- Exercise objective:
Reproduce each line exactly. Skip none.
[Start Information shown]
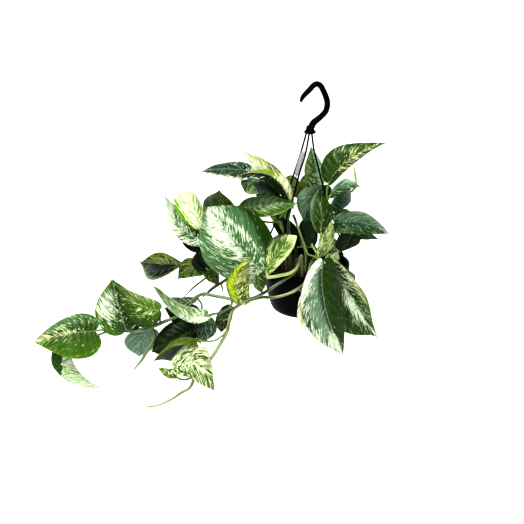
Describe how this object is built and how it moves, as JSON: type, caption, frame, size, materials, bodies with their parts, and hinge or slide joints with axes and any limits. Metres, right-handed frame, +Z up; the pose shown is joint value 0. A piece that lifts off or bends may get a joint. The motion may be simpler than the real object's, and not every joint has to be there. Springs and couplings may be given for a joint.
{
  "type": "potted marble queen pothos in a hanging pot",
  "caption": "Trailing house plant with cream-marbled heart-shaped leaves in a round black plastic pot, hung from an S-shaped hook by thin strands.",
  "frame": {"origin": "inside top of the hook, the point that rests on what the pot hangs from", "axes": "+Z up, +X to the right as the plant is seen from the front, -Y towards the viewer"},
  "size_m": [0.5887, 0.2238, 0.5278],
  "materials": {
    "pot_plastic": "satin",
    "hanger_plastic": "satin",
    "tag_plastic": "satin",
    "potting_mix": "matte",
    "leaf_and_stem": "satin"
  },
  "bodies": {
    "root": {"pot": "pot_plastic", "soil": "potting_mix", "hook": "hanger_plastic", "strand_left": "hanger_plastic", "strand_middle": "hanger_plastic", "strand_right": "hanger_plastic", "care_tag": "tag_plastic", "shoot_front_left": "leaf_and_stem", "vine_far_left": "leaf_and_stem", "vine_low_left": "leaf_and_stem", "vine_upper_left": "leaf_and_stem", "shoot_top_left": "leaf_and_stem", "shoot_middle_left": "leaf_and_stem", "shoot_top_right": "leaf_and_stem", "shoot_right": "leaf_and_stem", "shoot_front_right": "leaf_and_stem", "shoot_far_right": "leaf_and_stem", "shoot_hanging_right": "leaf_and_stem", "shoot_behind_hanging": "leaf_and_stem", "shoot_back_left": "leaf_and_stem", "shoot_back_middle": "leaf_and_stem", "shoot_back_right": "leaf_and_stem"}
  },
  "joints": []
}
[End Information shown]
- Task result:
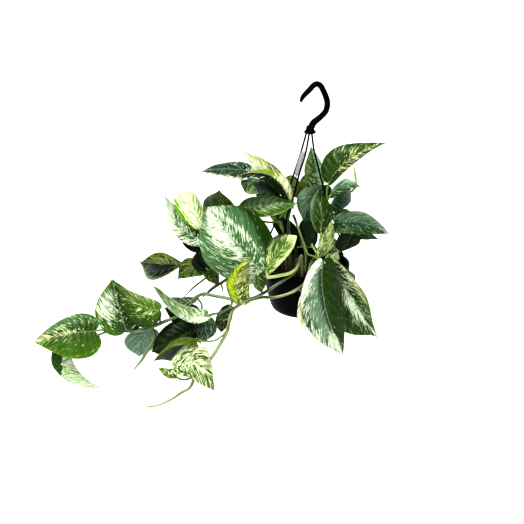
Describe how this object is built and how it moves, as JSON: type, caption, frame, size, materials, bodies with their parts, and hinge or slide joints with axes and any limits. Metres, right-handed frame, +Z up; the pose shown is joint value 0. A piece that lifts off or bends may get a joint. The motion may be simpler than the real object's, and not every joint has to be there. Springs and couplings may be given for a joint.
{
  "type": "potted marble queen pothos in a hanging pot",
  "caption": "Trailing house plant with cream-marbled heart-shaped leaves in a round black plastic pot, hung from an S-shaped hook by thin strands.",
  "frame": {"origin": "inside top of the hook, the point that rests on what the pot hangs from", "axes": "+Z up, +X to the right as the plant is seen from the front, -Y towards the viewer"},
  "size_m": [0.5887, 0.2238, 0.5278],
  "materials": {
    "pot_plastic": "satin",
    "hanger_plastic": "satin",
    "tag_plastic": "satin",
    "potting_mix": "matte",
    "leaf_and_stem": "satin"
  },
  "bodies": {
    "root": {"pot": "pot_plastic", "soil": "potting_mix", "hook": "hanger_plastic", "strand_left": "hanger_plastic", "strand_middle": "hanger_plastic", "strand_right": "hanger_plastic", "care_tag": "tag_plastic", "shoot_front_left": "leaf_and_stem", "vine_far_left": "leaf_and_stem", "vine_low_left": "leaf_and_stem", "vine_upper_left": "leaf_and_stem", "shoot_top_left": "leaf_and_stem", "shoot_middle_left": "leaf_and_stem", "shoot_top_right": "leaf_and_stem", "shoot_right": "leaf_and_stem", "shoot_front_right": "leaf_and_stem", "shoot_far_right": "leaf_and_stem", "shoot_hanging_right": "leaf_and_stem", "shoot_behind_hanging": "leaf_and_stem", "shoot_back_left": "leaf_and_stem", "shoot_back_middle": "leaf_and_stem", "shoot_back_right": "leaf_and_stem"}
  },
  "joints": []
}